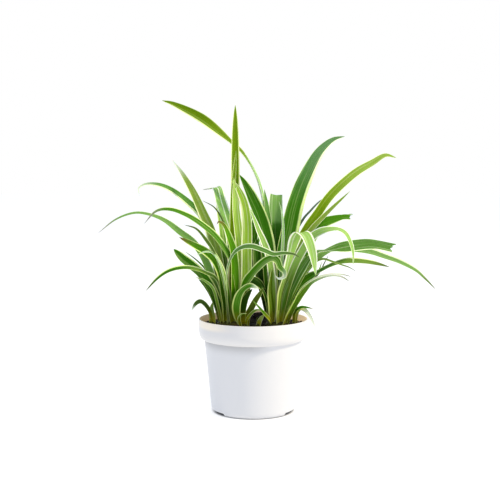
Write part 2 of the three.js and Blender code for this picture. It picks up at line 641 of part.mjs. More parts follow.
/** Places along the midrib, with the direction across the blade and the one its upper face looks to. */
function midribFrames(leaf) {
  const points = leaf.path.map(placed);
  const rolls = leaf.path.map((point) => turn(point[3] ?? leaf.roll));
  const curve = new THREE.CatmullRomCurve3(points, false, 'catmullrom', 0.5);
  const steps = (points.length - 1) * SPAN_STEPS;
  const lean = new THREE.Vector3(Math.cos(turn(leaf.lean)), Math.sin(turn(leaf.lean)), 0);
  const upper = UP.clone().sub(lean);
  const frames = [];
  let length = 0;
  for (let i = 0; i <= steps; i += 1) {
    const place = curve.getPoint(i / steps);
    const tangent = curve.getTangent(i / steps);
    upper.addScaledVector(tangent, -upper.dot(tangent)).normalize();
    const span = Math.min(Math.floor(i / SPAN_STEPS), points.length - 2);
    const roll = THREE.MathUtils.lerp(rolls[span], rolls[span + 1], i / SPAN_STEPS - span);
    const face = upper.clone().applyAxisAngle(tangent, roll);
    if (i > 0) length += place.distanceTo(frames[i - 1].place);
    frames.push({ place, face, across: tangent.clone().cross(face), length });
  }
  return frames.map((frame) => ({ ...frame, along: frame.length / length }));
}

/** A blade folded lightly along its midrib: six vertices a ring, both faces split alike. */
function bladeGeometry(leaf) {
  const every = leaf.path.length < MANY_POINTS ? RING_EVERY.few : RING_EVERY.many;
  const rings = midribFrames(leaf).filter((_, i) => i % every === 0);
  const vertices = [];
  for (const { place, face, across, along } of rings) {
    const half = Math.max(BLADE.tipWidth, leaf.width * widthShare(along, leaf)) / 2;
    const fold = turn(THREE.MathUtils.lerp(FOLD.base, FOLD.tip, Math.min(1, along / FOLD.span)));
    for (const depth of [0, -BLADE.thickness]) {
      for (const side of [-1, 0, 1]) {
        const rise = Math.abs(side) * half * Math.sin(fold) + depth;
        vertices.push(place.clone()
          .addScaledVector(across, side * half * Math.cos(fold))
          .addScaledVector(face, rise));
      }
    }
  }

  // a ring: 0 1 2 on the upper face, 3 4 5 below them
  const index = [];
  const quad = (a, b, c, d) => index.push(a, b, c, a, c, d);
  for (let ring = 0; ring < rings.length - 1; ring += 1) {
    const at = (corner) => ring * 6 + corner;
    const next = (corner) => at(corner) + 6;
    for (const corner of [0, 1]) {
      quad(at(corner), at(corner + 1), next(corner + 1), next(corner));
      index.push(at(corner + 3), next(corner + 4), at(corner + 4));
      index.push(at(corner + 3), next(corner + 3), next(corner + 4));
    }
    quad(at(2), at(5), next(5), next(2));
    quad(at(3), at(0), next(0), next(3));
  }
  const last = (rings.length - 1) * 6;
  for (const corner of [0, 1]) {
    quad(corner, corner + 3, corner + 4, corner + 1);
    quad(last + corner, last + corner + 1, last + corner + 4, last + corner + 3);
  }

  const geometry = new THREE.BufferGeometry().setFromPoints(vertices);
  geometry.setIndex(index);
  return geometry;
}

/** One grown piece: the fleshy base with its leaves, their roots sunk into it. */
function makePlant(name) {
  return LEAVES[name].reduce(
    (plant, leaf) => plant.add(solid(bladeGeometry(leaf))),
    solid(stockGeometry(STOCKS[name], 0)),
  );
}

// ---------------------------------------------------------------- assembly

const FINISHES = {
  pot: new THREE.MeshStandardMaterial({ color: 0xf1efe9, roughness: 0.35, metalness: 0 }),
  soil: new THREE.MeshStandardMaterial({ color: 0x1f150f, roughness: 0.95, metalness: 0 }),
  leaf: new THREE.MeshStandardMaterial({ color: 0x5c8f2e, roughness: 0.5, metalness: 0 }),
};

const group = new THREE.Group();
group.add(namedMesh('pot', makePot(), FINISHES.pot));
group.add(namedMesh('soil', makeSoil(), FINISHES.soil));
for (const name of Object.keys(LEAVES)) {
  group.add(namedMesh(name, makePlant(name), FINISHES.leaf));
}

export default group;
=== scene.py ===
"""Dresses the potted spider plant: fine blades, potting mix, moulded pot, studio light and camera.

Lengths are in millimetres, as in the part's own source, unless a line says metres.
"""

from __future__ import annotations

import json
import logging
import math
import random
from collections.abc import Iterable
from dataclasses import dataclass
from enum import Enum

import bmesh
import bpy
from mathutils import Matrix, Vector, noise

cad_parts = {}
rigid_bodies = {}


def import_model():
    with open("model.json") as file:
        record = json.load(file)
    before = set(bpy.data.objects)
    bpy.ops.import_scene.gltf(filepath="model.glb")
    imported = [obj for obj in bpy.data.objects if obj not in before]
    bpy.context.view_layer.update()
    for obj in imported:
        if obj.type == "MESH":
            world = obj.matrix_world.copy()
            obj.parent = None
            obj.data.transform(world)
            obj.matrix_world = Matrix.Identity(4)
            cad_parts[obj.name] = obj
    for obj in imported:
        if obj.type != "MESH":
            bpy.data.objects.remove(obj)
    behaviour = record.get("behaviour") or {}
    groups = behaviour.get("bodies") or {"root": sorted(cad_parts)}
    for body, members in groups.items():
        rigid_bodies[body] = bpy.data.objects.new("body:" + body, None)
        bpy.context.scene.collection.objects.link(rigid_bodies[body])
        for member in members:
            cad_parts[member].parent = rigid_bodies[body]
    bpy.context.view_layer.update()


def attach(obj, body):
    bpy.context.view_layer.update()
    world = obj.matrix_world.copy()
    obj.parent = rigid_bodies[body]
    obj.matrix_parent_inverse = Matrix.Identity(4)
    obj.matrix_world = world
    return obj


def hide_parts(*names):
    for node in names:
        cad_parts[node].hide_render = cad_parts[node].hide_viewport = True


log = logging.getLogger("spider_plant")

MM = 0.001
BODY = "root"
BLACK = "#000000"
Colour = tuple[float, float, float, float]
Point = tuple[float, ...]


# ---------------------------------------------------------------- small helpers


def paint(code: str) -> Colour:
    """A linear colour from its screen code.

    Args:
        code: The colour as "#rrggbb".

    Returns:
        Red, green, blue and a full alpha.
    """
    channels = [int(code[i : i + 2], 16) / 255 for i in (1, 3, 5)]
    linear = [c / 12.92 if c <= 0.04045 else ((c + 0.055) / 1.055) ** 2.4 for c in channels]
    return linear[0], linear[1], linear[2], 1.0


def blend(first: float, last: float, share: float) -> float:
    """The value a share of the way from the first to the last."""
    return first + (last - first) * share


def blend_colours(first: Colour, last: Colour, share: float) -> Colour:
    """The colour a share of the way from the first to the last."""
    return tuple(blend(a, b, share) for a, b in zip(first, last))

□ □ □

What you need to do ->
In the listing above, locate the line containing "into it. */" and the line containing "bpy.context.scene.collection.objects.link(rigid_bodies[body])". Transcribe those two lines and everything between them, exactly as written.

Correct response ->
/** One grown piece: the fleshy base with its leaves, their roots sunk into it. */
function makePlant(name) {
  return LEAVES[name].reduce(
    (plant, leaf) => plant.add(solid(bladeGeometry(leaf))),
    solid(stockGeometry(STOCKS[name], 0)),
  );
}

// ---------------------------------------------------------------- assembly

const FINISHES = {
  pot: new THREE.MeshStandardMaterial({ color: 0xf1efe9, roughness: 0.35, metalness: 0 }),
  soil: new THREE.MeshStandardMaterial({ color: 0x1f150f, roughness: 0.95, metalness: 0 }),
  leaf: new THREE.MeshStandardMaterial({ color: 0x5c8f2e, roughness: 0.5, metalness: 0 }),
};

const group = new THREE.Group();
group.add(namedMesh('pot', makePot(), FINISHES.pot));
group.add(namedMesh('soil', makeSoil(), FINISHES.soil));
for (const name of Object.keys(LEAVES)) {
  group.add(namedMesh(name, makePlant(name), FINISHES.leaf));
}

export default group;
=== scene.py ===
"""Dresses the potted spider plant: fine blades, potting mix, moulded pot, studio light and camera.

Lengths are in millimetres, as in the part's own source, unless a line says metres.
"""

from __future__ import annotations

import json
import logging
import math
import random
from collections.abc import Iterable
from dataclasses import dataclass
from enum import Enum

import bmesh
import bpy
from mathutils import Matrix, Vector, noise

cad_parts = {}
rigid_bodies = {}


def import_model():
    with open("model.json") as file:
        record = json.load(file)
    before = set(bpy.data.objects)
    bpy.ops.import_scene.gltf(filepath="model.glb")
    imported = [obj for obj in bpy.data.objects if obj not in before]
    bpy.context.view_layer.update()
    for obj in imported:
        if obj.type == "MESH":
            world = obj.matrix_world.copy()
            obj.parent = None
            obj.data.transform(world)
            obj.matrix_world = Matrix.Identity(4)
            cad_parts[obj.name] = obj
    for obj in imported:
        if obj.type != "MESH":
            bpy.data.objects.remove(obj)
    behaviour = record.get("behaviour") or {}
    groups = behaviour.get("bodies") or {"root": sorted(cad_parts)}
    for body, members in groups.items():
        rigid_bodies[body] = bpy.data.objects.new("body:" + body, None)
        bpy.context.scene.collection.objects.link(rigid_bodies[body])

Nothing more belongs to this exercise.